Despite the legal complexities and the practical problems of bringing a successful action in the Armenian context, it remains the case that a legal definition of genocide exists in international law.  Perhaps Turkey refuses to use the word genocide because it fears being tarred with the brush of having committed the ultimate crime, with no forum in which to be tried or to formally defend itself from such allegations.  In this situation, the assumption could be made that Turkey had acknowledged its crime but not faced the consequences or made reparations.  Even if finding a legal obligation upon which to pin a legal requirement to force Turkey to make reparations is difficult, the use of the word genocide may give rise to powerful moral arguments that Turkey should attempt to make good the damage. 

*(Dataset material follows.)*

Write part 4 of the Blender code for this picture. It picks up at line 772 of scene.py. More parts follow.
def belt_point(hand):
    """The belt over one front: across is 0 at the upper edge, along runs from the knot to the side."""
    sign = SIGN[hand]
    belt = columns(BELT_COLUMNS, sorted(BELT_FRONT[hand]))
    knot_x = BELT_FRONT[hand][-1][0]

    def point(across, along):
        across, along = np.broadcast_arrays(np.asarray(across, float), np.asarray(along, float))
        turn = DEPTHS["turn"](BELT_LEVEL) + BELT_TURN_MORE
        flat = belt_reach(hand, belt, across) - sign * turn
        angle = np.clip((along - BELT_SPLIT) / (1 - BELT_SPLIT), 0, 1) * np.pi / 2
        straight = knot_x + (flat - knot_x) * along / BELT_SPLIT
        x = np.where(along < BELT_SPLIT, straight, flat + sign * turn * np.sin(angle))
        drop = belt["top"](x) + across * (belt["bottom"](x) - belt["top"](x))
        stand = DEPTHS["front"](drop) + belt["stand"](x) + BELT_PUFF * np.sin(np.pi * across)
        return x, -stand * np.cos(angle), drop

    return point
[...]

Moral and ethical legacices

It is not just the legal consequences of the use of the word genocide that matter; the word has tremendous moral and ethical significance.  The motivation behind the act of genocide distinguishes it from other killings or harm.  Committing genocide requires the denial of the humanity and equality of a group of individuals. Deny a person their individuality and reduce them to a set of characteristics, and you deny the very thing that makes them human.  The use of the word genocide therefore attempts to define the most awful of crimes against humanity, constitutes the ultimate verbal stigma, and retains a sort of ‘shock’ status.  There is a danger that incorrect use (and over-use) of the word may dilute its meaning. Thus, the word has been used to describe slavery in the United States, and the practice of abortion, though neither of these things can properly be considered genocide (other evils, certainly, in the case of slavery, but not genocide).  The word ‘genocide’ should be saved for events that truly fit the definition (whichever one you choose): the problem in the Armenian context is that one side says the events do fit the word, the other says not.  Now might be the window of opportunity the Armenian campaign has been searching for, as the Turkish government begins to feel the pressure of international politics.